## DIRECTIVE
Your task is to repeat only the lines from the one with "Write part 4" through the one with "torn sheet, and", exactly as they stand, both ends included.

****************

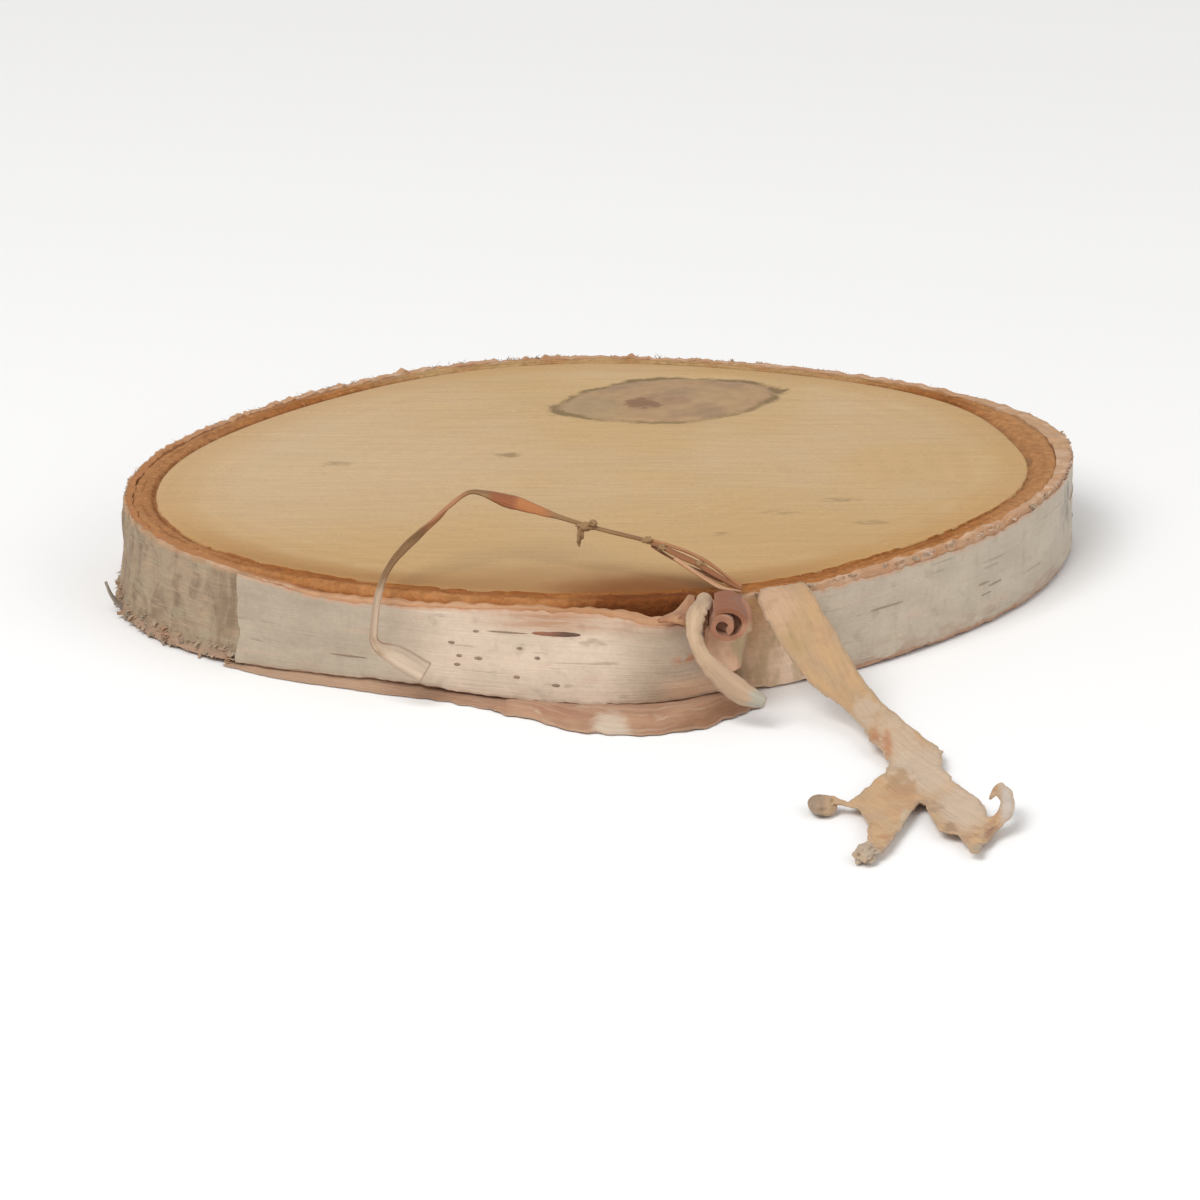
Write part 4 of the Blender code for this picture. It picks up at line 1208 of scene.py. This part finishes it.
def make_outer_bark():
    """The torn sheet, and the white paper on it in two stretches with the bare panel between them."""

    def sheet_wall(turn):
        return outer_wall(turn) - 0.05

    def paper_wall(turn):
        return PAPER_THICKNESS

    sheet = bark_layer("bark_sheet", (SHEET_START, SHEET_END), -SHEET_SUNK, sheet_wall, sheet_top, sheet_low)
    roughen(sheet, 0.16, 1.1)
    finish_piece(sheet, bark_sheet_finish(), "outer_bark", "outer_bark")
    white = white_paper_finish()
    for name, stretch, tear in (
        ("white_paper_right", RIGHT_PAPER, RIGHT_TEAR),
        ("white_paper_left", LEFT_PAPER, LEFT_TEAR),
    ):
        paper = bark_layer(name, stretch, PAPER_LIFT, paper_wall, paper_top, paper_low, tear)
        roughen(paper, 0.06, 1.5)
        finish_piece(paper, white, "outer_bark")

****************

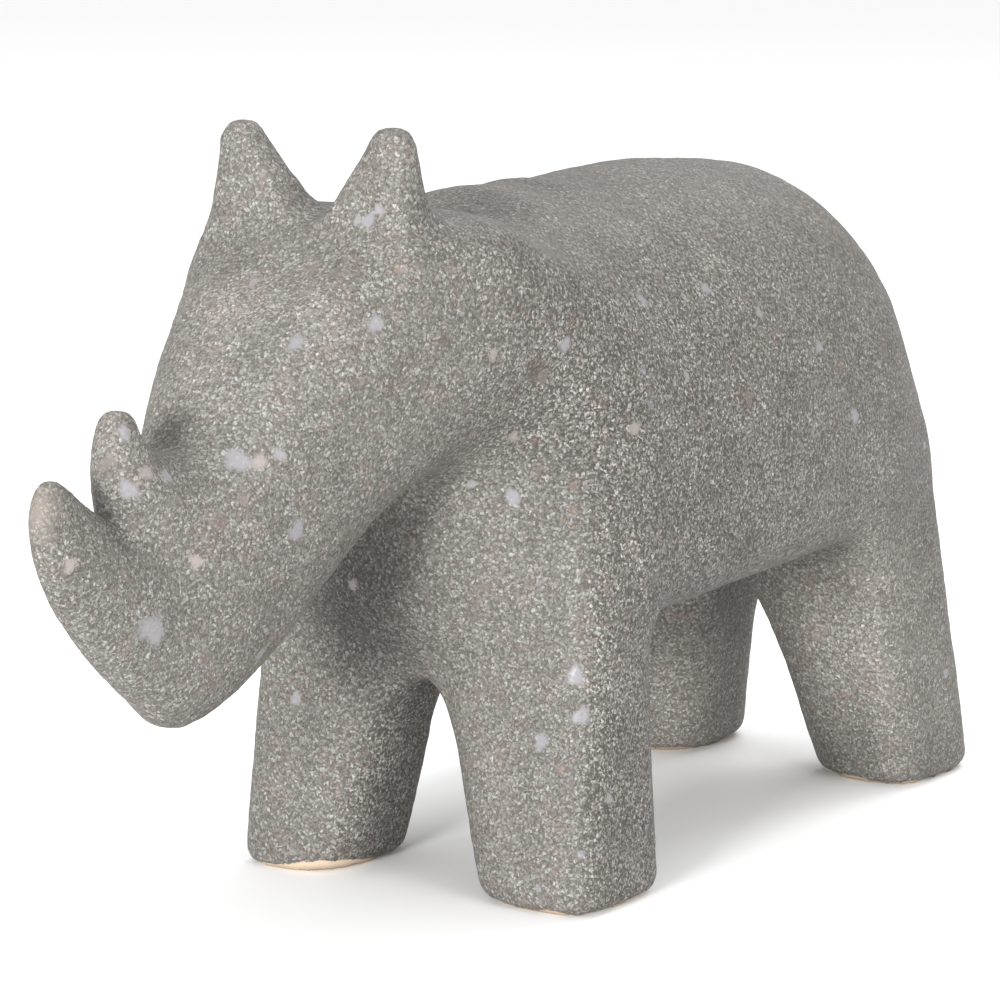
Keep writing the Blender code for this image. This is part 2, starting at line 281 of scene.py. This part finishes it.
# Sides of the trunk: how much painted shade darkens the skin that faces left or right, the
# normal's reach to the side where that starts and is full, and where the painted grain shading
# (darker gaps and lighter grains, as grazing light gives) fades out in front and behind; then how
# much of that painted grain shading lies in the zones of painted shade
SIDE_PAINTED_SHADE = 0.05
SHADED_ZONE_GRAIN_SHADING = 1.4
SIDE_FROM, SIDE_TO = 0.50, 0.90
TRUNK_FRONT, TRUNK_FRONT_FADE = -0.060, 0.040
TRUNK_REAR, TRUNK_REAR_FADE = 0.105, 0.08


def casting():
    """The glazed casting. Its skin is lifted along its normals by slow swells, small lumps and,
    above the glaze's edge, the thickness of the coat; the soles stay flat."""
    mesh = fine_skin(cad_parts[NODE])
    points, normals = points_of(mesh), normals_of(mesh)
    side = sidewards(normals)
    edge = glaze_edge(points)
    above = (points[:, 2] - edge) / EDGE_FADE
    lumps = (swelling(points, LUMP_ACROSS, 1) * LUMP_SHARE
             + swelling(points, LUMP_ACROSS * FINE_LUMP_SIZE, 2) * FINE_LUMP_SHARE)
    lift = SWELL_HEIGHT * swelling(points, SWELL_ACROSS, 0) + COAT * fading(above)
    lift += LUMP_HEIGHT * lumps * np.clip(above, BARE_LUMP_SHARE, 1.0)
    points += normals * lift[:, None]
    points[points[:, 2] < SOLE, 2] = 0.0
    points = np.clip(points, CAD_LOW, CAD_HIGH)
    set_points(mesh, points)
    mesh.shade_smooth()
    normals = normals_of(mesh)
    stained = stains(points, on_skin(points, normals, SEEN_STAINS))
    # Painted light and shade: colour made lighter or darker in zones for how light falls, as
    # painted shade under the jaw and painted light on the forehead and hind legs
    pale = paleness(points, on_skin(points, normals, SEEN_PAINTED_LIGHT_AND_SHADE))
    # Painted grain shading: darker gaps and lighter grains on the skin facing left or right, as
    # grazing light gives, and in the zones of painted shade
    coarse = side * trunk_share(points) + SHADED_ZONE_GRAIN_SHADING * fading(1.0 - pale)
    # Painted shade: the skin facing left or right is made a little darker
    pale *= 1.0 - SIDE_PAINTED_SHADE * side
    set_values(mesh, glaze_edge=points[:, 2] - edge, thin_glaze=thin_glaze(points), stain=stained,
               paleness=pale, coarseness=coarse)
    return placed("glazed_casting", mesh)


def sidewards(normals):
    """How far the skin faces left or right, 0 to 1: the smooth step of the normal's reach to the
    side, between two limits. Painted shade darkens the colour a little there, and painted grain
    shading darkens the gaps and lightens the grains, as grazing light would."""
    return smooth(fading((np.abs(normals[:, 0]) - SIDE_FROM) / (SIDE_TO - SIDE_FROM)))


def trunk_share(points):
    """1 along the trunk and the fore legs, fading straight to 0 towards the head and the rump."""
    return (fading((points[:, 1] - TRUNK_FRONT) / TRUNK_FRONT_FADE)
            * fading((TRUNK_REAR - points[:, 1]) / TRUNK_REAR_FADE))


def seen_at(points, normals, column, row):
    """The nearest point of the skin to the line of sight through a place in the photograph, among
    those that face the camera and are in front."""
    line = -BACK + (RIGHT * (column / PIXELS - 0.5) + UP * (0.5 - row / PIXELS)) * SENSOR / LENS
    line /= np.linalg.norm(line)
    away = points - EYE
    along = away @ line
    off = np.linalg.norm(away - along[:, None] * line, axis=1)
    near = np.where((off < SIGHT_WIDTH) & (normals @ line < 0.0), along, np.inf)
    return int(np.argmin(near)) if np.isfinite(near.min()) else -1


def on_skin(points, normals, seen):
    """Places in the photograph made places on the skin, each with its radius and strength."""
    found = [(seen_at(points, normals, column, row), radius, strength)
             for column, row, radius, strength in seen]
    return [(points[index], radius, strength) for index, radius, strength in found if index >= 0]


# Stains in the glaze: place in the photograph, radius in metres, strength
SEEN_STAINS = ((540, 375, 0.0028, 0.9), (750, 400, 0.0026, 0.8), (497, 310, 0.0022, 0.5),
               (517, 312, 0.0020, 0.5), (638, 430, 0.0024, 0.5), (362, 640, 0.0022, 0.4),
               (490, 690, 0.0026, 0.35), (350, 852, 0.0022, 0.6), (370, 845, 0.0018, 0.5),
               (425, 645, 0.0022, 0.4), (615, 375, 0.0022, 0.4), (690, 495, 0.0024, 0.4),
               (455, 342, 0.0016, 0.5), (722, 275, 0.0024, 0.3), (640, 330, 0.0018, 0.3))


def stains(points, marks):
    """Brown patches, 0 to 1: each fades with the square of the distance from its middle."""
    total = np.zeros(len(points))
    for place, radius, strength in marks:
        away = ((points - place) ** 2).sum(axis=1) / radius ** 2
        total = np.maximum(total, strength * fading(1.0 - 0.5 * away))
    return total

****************

## THE RESULT
Write part 4 of the Blender code for this picture. It picks up at line 1208 of scene.py. This part finishes it.
def make_outer_bark():
    """The torn sheet, and the white paper on it in two stretches with the bare panel between them."""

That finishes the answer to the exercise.